Quick Start – dataflow init

About 433 wordsAbout 1 min

2025-06-30

Code-Generation-Based Workflow

DataFlow follows a code generation + customization + script execution workflow, similar to create-react-app / vue-cli.

By invoking a CLI command, DataFlow automatically generates default runtime scripts and entry Python files. After user customization (e.g., changing datasets, switching LLM APIs, or reordering operators), you simply run the Python script to execute the desired functionality.
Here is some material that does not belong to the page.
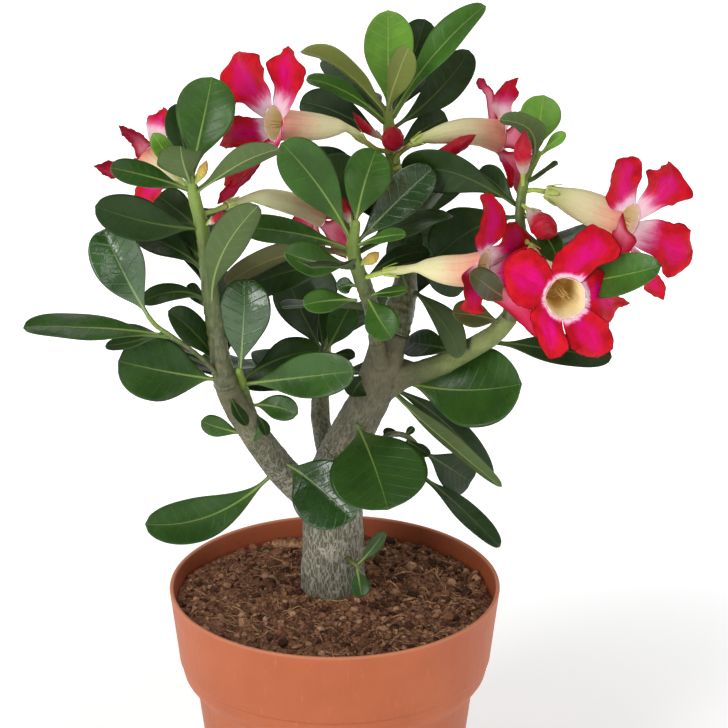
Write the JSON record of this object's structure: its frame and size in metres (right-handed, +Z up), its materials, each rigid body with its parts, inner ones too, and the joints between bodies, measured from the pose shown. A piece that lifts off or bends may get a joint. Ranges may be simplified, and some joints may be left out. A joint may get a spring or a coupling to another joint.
{
  "type": "potted desert rose plant",
  "caption": "Potted desert rose: branching grey-barked succulent with glossy oval leaves and trumpet flowers, rooted in soil in a tapered terracotta-coloured plastic pot.",
  "frame": {"origin": "centre of the pot's flat underside, on the surface it stands on", "axes": "+Z up along the pot's axis, -Y towards the side the picture was taken from, +X to the right as pictured"},
  "size_m": [0.2429, 0.1602, 0.3446],
  "materials": {
    "pot_plastic": "satin",
    "potting_soil": "matte",
    "bark": "matte",
    "green_shoot": "satin",
    "leaf": "satin",
    "petal": "satin",
    "bud_skin": "satin"
  },
  "bodies": {
    "root": {"pot": "pot_plastic", "soil": "potting_soil", "trunk_and_branches": "bark", "flower_upper_left": "petal", "flower_middle_left": "petal", "flower_middle_right": "petal", "flower_front": "petal", "flower_right": "petal", "flower_upper_right": "petal", "flower_far_left": "petal", "bud_top": "bud_skin", "bud_right_upper": "bud_skin", "bud_right": "bud_skin", "bud_behind": "bud_skin", "shoot_top": "green_shoot", "shoot_right": "green_shoot", "shoot_middle": "green_shoot", "shoot_left": "green_shoot", "shoot_back": "green_shoot", "twig_upper_left": "green_shoot", "twig_far_left": "green_shoot", "twig_right": "green_shoot", "sprout_base": "green_shoot", "sprout_branch": "green_shoot", "leaf_top_1": "leaf", "leaf_top_4": "leaf", "leaf_top_5": "leaf", "leaf_top_6": "leaf", "leaf_right_1": "leaf", "leaf_right_5": "leaf", "leaf_right_7": "leaf", "leaf_right_10": "leaf", "leaf_right_13": "leaf", "leaf_right_14": "leaf", "leaf_right_15": "leaf", "leaf_mid_1": "leaf", "leaf_mid_2": "leaf", "leaf_mid_3": "leaf", "leaf_mid_4": "leaf", "leaf_mid_5": "leaf", "leaf_mid_9": "leaf", "leaf_back_5": "leaf", "leaf_left_1": "leaf", "leaf_left_2": "leaf", "leaf_left_3": "leaf", "leaf_left_11": "leaf", "leaf_left_12": "leaf", "leaf_left_14": "leaf", "leaf_left_17": "leaf", "leaf_left_23": "leaf", "leaf_left_27": "leaf", "leaf_low_1": "leaf", "leaf_low_2": "leaf", "leaf_low_3": "leaf", "leaf_low_4": "leaf"}
  },
  "joints": []
}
You only need three steps to run the SoTA Pipelines we provide.

1. Initialize a Project

In an empty directory, run:

dataflow init

This will generate the following directories in your working path:

$ tree -L 1
.
|-- api_pipelines
|-- core_text
|-- cpu_pipelines
|-- example_data
|-- gpu_pipelines
|-- playground
`-- simple_text_pipelines

Directory overview:

cpu_pipelines: Pipelines that run using CPU only
core_text: Examples of the most fundamental DataFlow operators
api_pipelines: Pipelines that use online LLM APIs (recommended for beginners)
gpu_pipelines: Pipelines that use locally deployed GPU models
example_data: Default input datasets for all example pipelines
playground: Lightweight examples that do not form full pipelines
simple_text_pipelines: Simple text-processing pipeline examples

2. Pipeline Categories (Choose One)

Pipelines with the same name across different directories follow an inclusive relationship:

Directory	Required Resources
`cpu_pipelines`	CPU only
`api_pipelines`	CPU + LLM API
`gpu_pipelines`	CPU + API + Local GPU

Recommendation for beginners: start directly with api_pipelines.

If you later have access to a GPU, you can simply replace the LLMServing with a local model.

3. Run Your First Prebuilt Pipeline

Enter any pipeline directory, for example:

cd api_pipelines

Open one of the Python files. In most cases, you only need to care about two configurations:

(1) Input Dataset Path

self.storage = FileStorage(
    first_entry_file_name="<path_to_dataset>"
)

By default, this points to the example dataset we provide and can be run directly. You may change it to your own dataset path to process your own data.

(2) LLM Serving

If you are using an API-based LLM, you need to set an environment variable first:

Linux / macOS

export DF_API_KEY=sk-xxxxx

Windows CMD

set DF_API_KEY=sk-xxxxx

PowerShell

$env:DF_API_KEY="sk-xxxxx"

Then simply run the script:

python xxx_pipeline.py

4. Multiple API Servings (Optional)

If you need to use multiple LLM APIs at the same time, you can assign a different environment variable name to each serving instance:

llm_serving_openai = APILLMServing_request(
    api_url="https://api.openai.com/v1/chat/completions",
    key_name_of_api_key="OPENAI_API_KEY",
    model_name="gpt-4o"
)

llm_serving_deepseek = APILLMServing_request(
    api_url="https://api.deepseek.com/v1/chat/completions",
    key_name_of_api_key="DEEPSEEK_API_KEY",
    model_name="deepseek-chat"
)

Then define the corresponding environment variables (e.g., OPENAI_API_KEY=sk-xxxxx) to enable multiple API servings to coexist.